Table 3. One-vs-one PR-AUC’s obtained on the validation data between cancer and each tissue class in the final colon tissue classifier based on all color features
Fig. 1.
figure 1

Application of the colon tissue classifier in three representative H&E stain images (columns). First row show the location of the extracted patches in the original image. Second row show a color coded image of the tissue class with the highest \(P_{tissue}\) obtained within the patch (yellow = cancer, magenta = mucosa, cyan = muscle, green = blood cells, blue = inflammation, white = necrosis, red = mucous, and brown = connective tissue). (Color figure online)

The worst one-vs-one PR-AUC’s were obtained between cancer and mucosa, inflammation, and necrosis, respectively.
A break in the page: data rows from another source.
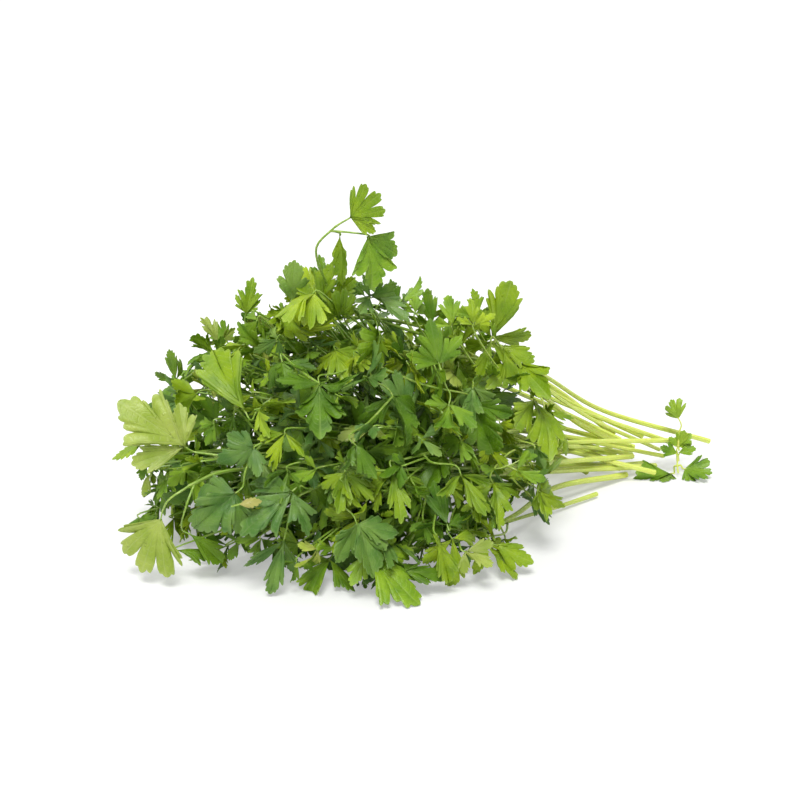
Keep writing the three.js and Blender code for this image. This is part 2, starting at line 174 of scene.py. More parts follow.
leafLooks = {  # upper side, its second tone, veins, light through it, underside and how far the veins show
    "leaf_bright": ("#9fbe22", "#7fa41c", "#c6da70", "#b2c62a", "#b4c66c", 0.24),
    "leaf_mid": ("#90b82c", "#6b9820", "#a8c468", "#9aba2e", "#a0ba6a", 0.3),
    "leaf_dark": ("#66921a", "#4a7412", "#8cac50", "#789c24", "#8aa85c", 0.5),
    "leaf_blue_green": ("#82a84a", "#5d8a38", "#a4be78", "#8cae36", "#9cb476", 0.3),
    "leaf_pale": ("#b4c55c", "#9cb342", "#d2de98", "#bccf4a", "#c6d292", 0.22),
}
leafAttributes = ("veinPhase", "veinReach", "leafTint")  # painted on every leaf's corners
leafDetail = {  # an edge is where a pattern fades, in the pattern's own values
    "toneAndShadingNoise": 1 / 0.012,  # patches about 12 mm across: partly the leaf's own uneven tone, partly painted shading of its curved, glossy surface
    "toneAndShadingEdge": (0.4, 0.6),
    "veinEdge": (0.02, 0.22),  # of the way to the next vein
    "underVeins": 0.5,  # how far the veins show below
    "barbs": 8,  # side veins along a lobe, each branching off forwards
    "barbLag": 0.9,
    "barbEdge": (0.03, 0.17),
    "barbShow": 0.55,
    "rimEdge": (0.93, 1),  # of the way to the margin
    "rimShow": 0.25,
    "tintValue": (0.74, 1.26),
    "tintHue": (0.508, 0.486),
    "dryEdge": (1.2, 1.4),  # a tint past this is a dry leaf's
    "dryShow": 0.7,
    "dry": "#c0b070",
    "cells": 1 / 0.0011,  # the finest veins close cells of about 1 mm
    "cellEdge": (0, 0.25),
    "drops": 1 / 0.005,  # drops of water about 5 mm apart
    "dropEdge": (0.17, 0.09),
    "wetPatches": 1 / 0.045,
    "wetEdge": (0.48, 0.56),
    "roughEdge": (0.3, 0.7),
    "rough": ((0.21, 0.43), (0.48, 0.7)),  # of the upper side and the underside
    "roughDrop": 0.06,
    "gloss": (0.38, 0.14),
    "ior": 1.45,
    "quiltBump": (0.25, 0.2 * mm),  # strength and height
    "veinBump": (0.5, 0.3 * mm),
    "dropBump": (0.8, 0.4 * mm),
    "through": 0.32,  # share of the light that a leaf lets through
}
bump = ("Strength", "Distance")


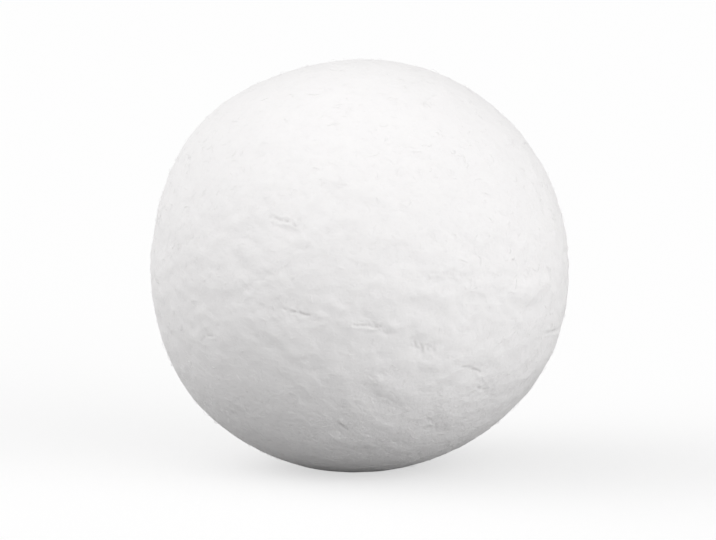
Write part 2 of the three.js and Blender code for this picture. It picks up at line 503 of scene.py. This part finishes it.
# %% Folds
# Soft ridges, or dents where the height is less than nothing, that the rolling left on the front.
# Millimetres again: width is from the middle line to where the height has dropped to about a third.
FOLDS = [
    {"azimuth": 7.5, "elevation": -27.5, "heading": -32, "length": 8, "width": 0.85, "height": 0.06},
    {"azimuth": 37, "elevation": -33, "heading": 2, "length": 4, "width": 0.7, "height": 0.07},
    {"azimuth": 17, "elevation": -15.5, "heading": -16, "length": 3.6, "width": 0.7, "height": -0.035},
    {"azimuth": 14, "elevation": 7.4, "heading": -30, "length": 2.4, "width": 0.6, "height": -0.12},
    {"azimuth": 22, "elevation": -1.5, "heading": -8, "length": 6, "width": 0.8, "height": 0.12},
    {"azimuth": 54, "elevation": -2, "heading": 4, "length": 7, "width": 0.8, "height": 0.15},
    {"azimuth": -8, "elevation": -39.5, "heading": -22, "length": 4, "width": 0.6, "height": 0.05},
    {"azimuth": 9.5, "elevation": -41.5, "heading": -26, "length": 4, "width": 0.6, "height": 0.055},
    {"azimuth": -7.5, "elevation": -48, "heading": -40, "length": 3, "width": 0.5, "height": 0.06},
    {"azimuth": 19, "elevation": -53, "heading": -20, "length": 4, "width": 0.5, "height": 0.05},
    {"azimuth": -21, "elevation": 12.5, "heading": -16, "length": 4, "width": 1, "height": 0.08},
    {"azimuth": -13, "elevation": 13.5, "heading": -60, "length": 3.6, "width": 0.45, "height": -0.04},
]
FOLD_UNEVENNESS = 0.7
FOLD_STEP = 1.3 * MM

for fold in FOLDS:
    add_axes(fold)
    reach = fold["length"] * MM / 2 + 2 * fold["width"] * MM
    for point, index, _ in points.find_range(ball_middle + ball_radius * fold["outward"], reach):
        from_middle = point - ball_middle
        share = from_middle.dot(fold["along"]) / (fold["length"] * MM / 2)
        side = from_middle.dot(fold["across"]) / (fold["width"] * MM)
        if abs(share) < 1:
            uneven = 1 + FOLD_UNEVENNESS * noise.noise(point / FOLD_STEP)
            relief[index] += fold["height"] * MM * uneven * (1 - share**2) * math.exp(-(side**2))
print("folds:", len(FOLDS))

# %% Tufts
TUFTS = 12000
TUFT_LENGTH = (0.3 * MM, 0.62 * MM)
TUFT_WIDTH = (0.24 * MM, 0.42 * MM)
TUFT_HEIGHT = (0.006 * MM, 0.018 * MM)
TUFT_STRAY = 50
TUFT_REACH = 1.6

rng = random.Random(11)
tuft_relief = np.zeros(len(ball.verts))
for _ in range(TUFTS):
    outward = random_outward(rng)
    along = run_of(outward, lay_of_web(outward) + rng.gauss(0, TUFT_STRAY))
    across = outward.cross(along)
    length, width = rng.uniform(*TUFT_LENGTH), rng.uniform(*TUFT_WIDTH)
    height = rng.uniform(*TUFT_HEIGHT)
    middle = packed_surface.ray_cast(ball_middle, outward)[0]
    found = points.find_range(middle, TUFT_REACH * length)
    offsets = np.array([point - middle for point, _, _ in found])
    indices = [index for _, index, _ in found]
    if indices:
        spread = (offsets @ along / length) ** 2 + (offsets @ across / width) ** 2
        tuft_relief[indices] += height * np.exp(-spread)
relief += (tuft_relief - tuft_relief.mean()) * coarse
print(f"tufts: {TUFTS}, up to {tuft_relief.max() / MM:.3f} mm")

# %% Grooves and lips of the creases
# Each groove and lip is this deep or high on average, and swings by this much along its run.
GROOVE_MEAN, GROOVE_SWING, GROOVE_MOST = 0.6, 1.4, 1.2
LIP_MEAN, LIP_SWING = 0.8, 1.6


def ragged_noise(run, row):
    """Uneven steps along a crease, some long and some short."""
    long_steps = noise.noise(Vector((run / RAGGED_STEP, row, 5)))
    return long_steps + 0.5 * noise.noise(Vector((2.3 * run / RAGGED_STEP, row, 8)))


# How deep each point lies in a groove. This is not shape: it sets how much painted shade darkens the
# groove's colour.
painted_groove_shade = np.zeros(len(ball.verts))
for crease in CREASES:
    for point, index, _ in near_crease(points, crease, LIP_OFFSET + 3 * LIP_WIDTH):
        share, side = place_in_crease(crease, point)
        if abs(share) >= 1:
            continue
        strength = crease["pinch_and_groove_shade"] * (1 - share**2) ** 0.5
        run = share * crease["length"] * MM / 2
        ragged = GROOVE_MEAN + GROOVE_SWING * ragged_noise(run, crease["azimuth"])
        lip_row = side / RAGGED_STEP + crease["azimuth"]
        swollen = LIP_MEAN + LIP_SWING * ragged_noise(run, lip_row)
        groove = strength * min(max(ragged, 0), GROOVE_MOST) * math.exp(-((side / GROOVE_WIDTH) ** 2))
        lips = sum(math.exp(-(((side + s * LIP_OFFSET) / LIP_WIDTH) ** 2)) for s in (-1, 1))
        relief[index] += LIP_HEIGHT * strength * swollen * lips - GROOVE_DEPTH * groove
        painted_groove_shade[index] = max(painted_groove_shade[index], groove)
print(f"relief: {relief.min() / MM:.3f} to {relief.max() / MM:.3f} mm")

# %% Shape the ball
# The groove depth is stored on the points, for the painted shade in the grooves.
groove_shade_layer = ball.verts.layers.float.new("pinch_and_groove_shade")
for vertex in ball.verts:
    vertex[groove_shade_layer] = painted_groove_shade[vertex.index]
    vertex.co += (vertex.co - ball_middle).normalized() * relief[vertex.index]
    vertex.co.z = max(vertex.co.z, 0)
ball_surface = BVHTree.FromBMesh(ball)

rolled_cotton = bpy.data.objects.new("rolled_cotton", bpy.data.meshes.new("rolled_cotton"))
ball.to_mesh(rolled_cotton.data)
ball.free()
rolled_cotton.data.shade_smooth()
scene.collection.objects.link(rolled_cotton)
print("rolled_cotton:", len(rolled_cotton.data.vertices), "points")

# %% [markdown]
# ## Fibres
# Over the tufts lie single fibres and fine bundles of them, curled and pressed flat by the rolling.
# Each is a thin curve that walks over the shaped surface in the lay of the web, and a round bevel
# gives it a thickness. Hair particles would look alike but aren't geometry, so they would be lost
# when the ball is used elsewhere. The fibres are kept in a few pieces of moderate size.

# %% Walk a fibre over the surface
FIBRE_PIECES = 3
FIBRES_IN_A_PIECE = 5000
FIBRE_POINTS = 5
FIBRE_SIDES = 4
FIBRE_LENGTH = (0.4 * MM, 1.3 * MM)
FIBRE_RADIUS = (0.005 * MM, 0.01 * MM)
FIBRE_STRAY = 50
FIBRE_CURL = 28
LOOSE_SHARE = 0.08
LOOSE_LIFT = 0.2 * MM
LOOSE_THICKNESS = 1.6
TIP_THICKNESS = 0.3
LOWEST_START = 0.02


def walk_fibre(rng):
    """The points of one fibre, and whether it is loose: lifted between its ends, not pressed flat."""
    outward = random_outward(rng)
    heading = lay_of_web(outward) + rng.gauss(0, FIBRE_STRAY)
    curl = rng.gauss(0, FIBRE_CURL)
    step = rng.uniform(*FIBRE_LENGTH) / (FIBRE_POINTS - 1)
    loose = rng.random() < LOOSE_SHARE
    lift = LOOSE_LIFT * rng.random() if loose else 0
    path = []
    for number in range(FIBRE_POINTS):
        surface = ball_surface.ray_cast(ball_middle, outward)[0]
        raised = lift * math.sin(math.pi * number / (FIBRE_POINTS - 1))
        path.append(surface + outward * raised)
        outward = (outward + run_of(outward, heading) * step / ball_radius).normalized()
        heading += curl
    return path, loose


def map_fibres(mesh):
    """Gives each fibre its own cell of the texture map: its run one way and its sides the other."""
    cells = math.ceil(math.sqrt(FIBRES_IN_A_PIECE))
    texture_map = mesh.uv_layers[0]
    texture_map.name = "OFBake"
    for polygon in mesh.polygons:
        sides = [index % FIBRE_SIDES for index in polygon.vertices]
        wraps = 0 in sides and FIBRE_SIDES - 1 in sides
        for loop, index, side in zip(polygon.loop_indices, polygon.vertices, sides):
            fibre, within = divmod(index, FIBRE_SIDES * FIBRE_POINTS)
            row, column = divmod(fibre, cells)
            run = (within // FIBRE_SIDES + 0.5) / FIBRE_POINTS
            turn = (side + (FIBRE_SIDES if wraps and side == 0 else 0) + 0.5) / (FIBRE_SIDES + 1)
            texture_map.data[loop].uv = ((column + run) / cells, (row + turn) / cells)


def fibre_piece(name, rng):
    """A piece made of many fibres, none of which starts where the ball rests."""
    strands = bpy.data.curves.new(name, "CURVE")
    strands.dimensions = "3D"
    strands.bevel_depth = 1
    strands.bevel_resolution = 0
    strands.use_fill_caps = True
    while len(strands.splines) < FIBRES_IN_A_PIECE:
        path, loose = walk_fibre(rng)
        if path[0].z < high.z * LOWEST_START:
            continue
        spline = strands.splines.new("POLY")
        spline.points.add(FIBRE_POINTS - 1)
        thickness = rng.uniform(*FIBRE_RADIUS) * (LOOSE_THICKNESS if loose else 1)
        for number, (point, place) in enumerate(zip(spline.points, path)):
            point.co = (*place, 1)
            point.radius = thickness * (1 if 0 < number < FIBRE_POINTS - 1 else TIP_THICKNESS)
    curve = bpy.data.objects.new(name, strands)
    scene.collection.objects.link(curve)
    made = bpy.data.objects.new(name, bpy.data.meshes.new_from_object(curve))
    bpy.data.objects.remove(curve)
    made.name = name
    made.data.shade_smooth()
    map_fibres(made.data)
    scene.collection.objects.link(made)
    return made


fibres = [fibre_piece(f"surface_fibres_{n + 1}", random.Random(20 + n)) for n in range(FIBRE_PIECES)]
for piece in fibres:
    print(piece.name, len(piece.data.polygons), "faces", [layer.name for layer in piece.data.uv_layers])

# %% [markdown]
# ## Cotton
# Bleached cotton is white with the faintest warmth, and fully matte. The web is denser in some places,
# which makes it whiter there. Below the size of a tuft it is a matted felt of hair-fine fibres: a bump
# of soft grain drawn out along the lay, with a little ridged noise in it, whose crests are thin and
# wandering like fibres. Shade is painted into the colour as well: the felt's hollows are painted a
# touch greyer, the more so low on the ball, and the creases' grooves get a darker painted shade.

# %% Cotton material
COTTON_DENSE = (0.885, 0.8745, 0.8745, 1)
COTTON_OPEN = (0.84, 0.83, 0.83, 1)
# Painted shade for the felt's hollows, where the grain is low.
COTTON_HOLLOW_SHADE = (0.78, 0.77, 0.77, 1)
# Painted shade for the creases' grooves.
COTTON_GROOVE_SHADE = (0.71, 0.695, 0.695, 1)
HOLLOW_SHADE_START, HOLLOW_SHADE_END = 0.46, 0.3
HOLLOW_SHADE_SHARE = 0.5
CLOUD_SIZE = 1.4 * MM
FELT_SIZE = 0.42 * MM
FELT_STRETCH = (0.85, 0.85, 1)
FELT_HEIGHT = 0.06 * MM
SLANT = 25
TANGLE_SIZE = 0.3 * MM
TANGLE_SHARE = 0.15

cotton = bpy.data.materials.new("cotton")
shader = Shader(cotton)
place = shader.node("TexCoord", output="Object")
height_on_ball = shader.node("SeparateXYZ", {}, {0: place}, "Z")


def below(start, end):
    """0 above the first height on the ball and 1 below the second, as shares of the ball's height."""
    heights = {"Value": height_on_ball, "From Min": start * high.z, "From Max": end * high.z}
    return shader.node("MapRange", {}, heights)


def felt(slant):
    """Fine matted grain, drawn out along a lay that is turned about the way the front faces."""
    turned = {"Vector": place, "Rotation": (0, math.radians(slant), 0), "Scale": FELT_STRETCH}
    laid = shader.node("Mapping", {}, turned)
    grain_inputs = {"Vector": laid, "Scale": 1 / FELT_SIZE, "Detail": 3, "Roughness": 0.6}
    return shader.node("TexNoise", {}, grain_inputs)


grain = shader.node("Mix", {}, {0: below(0.55, 0.2), 2: felt(0), 3: felt(SLANT)})
tangle = shader.node(
    "TexNoise",
    {"noise_type": "RIDGED_MULTIFRACTAL", "normalize": True},
    {"Vector": place, "Scale": 1 / TANGLE_SIZE, "Detail": 2, "Distortion": 0.8},
)
# Smoothest on top of the ball, and roughest underneath.
rough = below(0.9, 0.4) * 0.5 + below(0.4, 0.05) * 0.9 + 0.35
height = (tangle * TANGLE_SHARE + grain) * rough
normal = shader.node("Bump", {}, {"Distance": FELT_HEIGHT, "Height": height})
# Painted shade: where the felt's grain is low the colour turns greyer, the more so low on the ball,
# where rough is larger.
hollow_shade_inputs = {"Value": grain, "From Min": HOLLOW_SHADE_START, "From Max": HOLLOW_SHADE_END}
hollow_shade = shader.node("MapRange", {}, hollow_shade_inputs)
cloud_inputs = {"Vector": place, "Scale": 1 / CLOUD_SIZE, "Detail": 6, "Roughness": 0.65}
cloud = shader.node("TexNoise", {}, cloud_inputs)
# Painted shade: the creases' grooves are darkened in the colour, the more the deeper the groove.
pinch_and_groove_shade = shader.node("Attribute", {"attribute_name": "pinch_and_groove_shade"}, {}, "Fac")
web = shader.mix(cloud, COTTON_OPEN, COTTON_DENSE)
with_hollow_shade = shader.mix(hollow_shade * rough * HOLLOW_SHADE_SHARE, web, COTTON_HOLLOW_SHADE)
inputs = {
    "Base Color": shader.mix(pinch_and_groove_shade, with_hollow_shade, COTTON_GROOVE_SHADE),
    "Roughness": 1,
    "Specular IOR Level": 0,
    "Normal": normal,
}
shader.end("Material", "Surface", shader.node("BsdfPrincipled", {}, inputs))

for piece in (rolled_cotton, *fibres):
    piece.data.materials.append(cotton)
    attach(piece, "root")
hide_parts("cotton_ball")
print("pieces of cotton:", 1 + len(fibres))
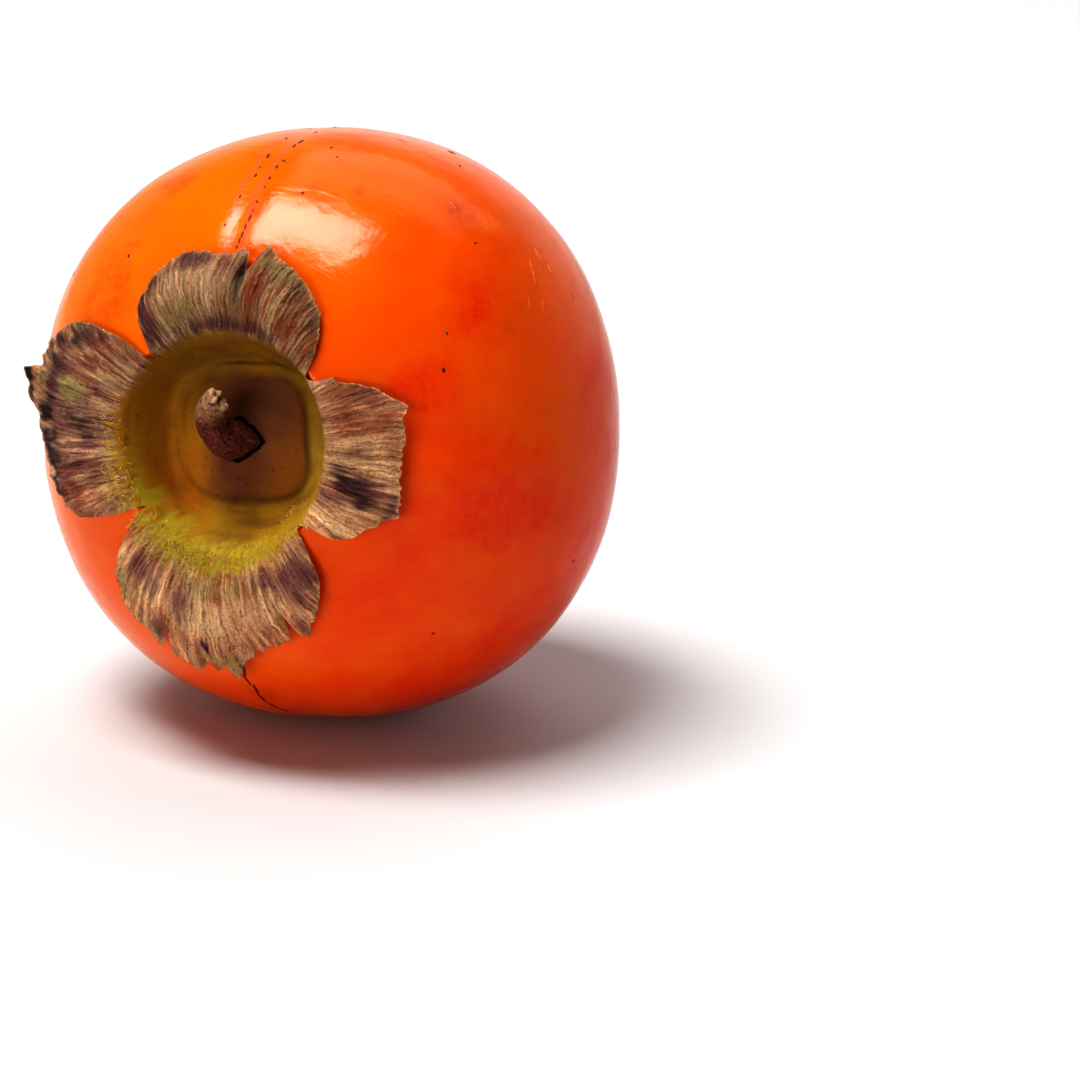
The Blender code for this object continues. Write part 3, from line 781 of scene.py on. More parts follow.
def rub_material():
    """Skin rubbed by a twig and healed over: lighter and duller than the wax round it."""
    material, tree = new_material("healed_rub")
    grain = add_node(tree, NOISE, {"Vector": fruit_coordinates(tree), "Scale": 1 / 0.6, "Detail": 3.0})
    base = add_layers(tree, linear("#F67A42"), [(grain, 0.35, 0.65, 1.0, linear("#D85418"))])
    return finish_material(material, {"Base Color": base, "Roughness": 0.4})


def add_crack_shade(tree, place):
    """Mask of the painted shade in the thin crack round the diamond foot of the stalk."""
    halves = (stalk().foot_half_width / MM, stalk().foot_half_height / MM)
    waver = add_node(tree, NOISE, {"Vector": place, "Scale": 1 / 1.1, "Detail": 2.0}, "Color")
    moved = add_node(tree, VECTOR_MATH, {0: waver, 1: (0.7, 0.7, 0.7), 2: place}, operation="MULTIPLY_ADD")
    parts = add_node(tree, SPLIT, {0: moved}).node.outputs
    shares = []
    for part, middle, half in zip(parts, STALK_CENTRE, halves):
        # The noise moves a place by half of 0.7 mm on average
        off = add_node(tree, MATH, {0: part, 1: middle + 0.35}, operation="SUBTRACT")
        off = add_node(tree, MATH, {0: off}, operation="ABSOLUTE")
        off = add_node(tree, MATH, {0: off, 1: half}, operation="DIVIDE")
        shares.append(add_node(tree, MATH, {0: off, 1: FOOT_POWER}, operation="POWER"))
    reach = add_node(tree, MATH, {0: shares[0], 1: shares[1]}, operation="ADD")
    reach = add_node(tree, MATH, {0: reach, 1: 1 / FOOT_POWER}, operation="POWER")
    beside = add_node(tree, MATH, {0: reach, 1: 1.0}, operation="SUBTRACT")
    beside = add_node(tree, MATH, {0: beside, 1: FOOT_RADIUS}, operation="MULTIPLY")
    inner = add_node(tree, RANGE, {0: beside, 1: -0.35, 2: -0.15}, **SOFT)
    outer = add_node(tree, RANGE, {0: beside, 1: 0.38, 2: 0.20}, **SOFT)
    return add_node(tree, MATH, {0: inner, 1: outer}, operation="MULTIPLY")


def calyx_material():
    """Dry, leathery sepal tissue: matt, with fine veins that fan out, stains and painted shade from its tint attribute,
    and painted shade in the crack round the stalk.
    """
    material, tree = new_material("dry_sepal")
    base = add_node(tree, ATTRIBUTE, {}, "Color", attribute_name="tint")
    fan = add_node(tree, ATTRIBUTE, {}, "Vector", attribute_name="fan")
    veining = add_node(tree, ATTRIBUTE, {}, "Fac", attribute_name="veining")
    place = fruit_coordinates(tree)
    # Veins 0.3 mm apart at the middle of a sepal and many times longer than they are wide
    buckle = add_node(tree, NOISE, {"Vector": place, "Scale": 1 / 1.6, "Detail": 2.0}, "Color")
    wavy = add_node(tree, VECTOR_MATH, {0: buckle, 1: (2.6, 2.6, 0.5), 2: fan}, operation="MULTIPLY_ADD")
    veins = add_node(tree, NOISE, {"Vector": wavy, "Scale": 1.15, "Detail": 3.0, "Roughness": 0.62})
    # Speckle of 0.3 mm, as dead cells darken or bleach one by one
    speckle = add_node(tree, NOISE, {"Vector": place, "Scale": 1 / 0.32, "Detail": 2.0, "Roughness": 0.7})
    for pattern, begins, full, strength, tone in (
        (veins, 0.48, 0.30, 0.7, linear("#9A7468")),
        (veins, 0.50, 0.70, 0.9, (1.55, 1.5, 1.42)),
        (speckle, 0.55, 0.70, 0.42, linear("#70504C")),
        (speckle, 0.45, 0.30, 0.38, (1.5, 1.46, 1.36)),
    ):
        on_sepals = add_node(tree, MATH, {0: veining, 1: strength}, operation="MULTIPLY")
        base = add_layers(tree, base, [(pattern, begins, full, on_sepals, tone)], "MULTIPLY")
    # The funnel is smooth, with a faint grain
    grain = add_node(tree, NOISE, {"Vector": place, "Scale": 1 / 0.7, "Detail": 4.0, "Roughness": 0.65})
    base = add_layers(tree, base, [(grain, 0.56, 0.72, 0.30, linear("#8A6A58"))], "MULTIPLY")
    # Painted shade: ink fills the crack round the foot of the stalk
    base = add_node(tree, BLEND, {0: add_crack_shade(tree, place), 6: base, 7: calyx().ink}, 2, **COLOURS)
    veined = add_node(tree, MATH, {0: veins, 1: veining}, operation="MULTIPLY")
    relief = add_node(tree, MATH, {0: speckle, 1: 0.3, 2: veined}, operation="MULTIPLY_ADD")
    bump = add_node(tree, BUMP, {"Strength": 0.8, "Distance": 0.24 * MM, "Height": relief})
    inputs = {"Base Color": base, "Roughness": 0.75, "Specular IOR Level": 0.25, "Normal": bump}
    return finish_material(material, inputs)


def fuzz_material():
    """Short, soft plant hairs: matt, with a soft sheen along their sides."""
    material, tree = new_material("soft_green_hair")
    tint = add_node(tree, ATTRIBUTE, {}, "Color", attribute_name="tint")
    inputs = {"Base Color": tint, "Roughness": 0.7, "Specular IOR Level": 0.3, "Sheen Weight": 0.2}
    return finish_material(material, inputs)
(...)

This may be explained as tumor tissue may contain inflammatory cells and necrosis which may appear within the cancer annotations and the fact that colon adenocarcinoma originates from mucosa making cancer appearance more similar to mucosa than the other tissues. This confirm our hypothesis that some benign tissue structures makes accurate cancer classification more difficult within WSI H&E stains of colon tissue compared to others. This may have to be taken into consideration to improve classification accuracy when designing algorithms for automated cancer detection.

Stain normalization was not applied during this study as the framework was developed on WSI H&E stains stained with a standard staining protocol which minimized stain variation between slides. Therefore, the current framework is only expected to be robust to small variations in stain intensity. Stain normalization should therefore be applied as a preprocessing step to use the framework on WSI H&E stains stained with other staining protocols to ensure the generalized performance. Still, the results indicate that a good overall classification accuracy can be obtained between benign tissue and cancer using data obtained from manual tissue annotations of representative tissue structures. The framework can also be used to indicate the location of cancer tissue within WSI H&E stains which may be used for further analysis e.g. for cancer grading.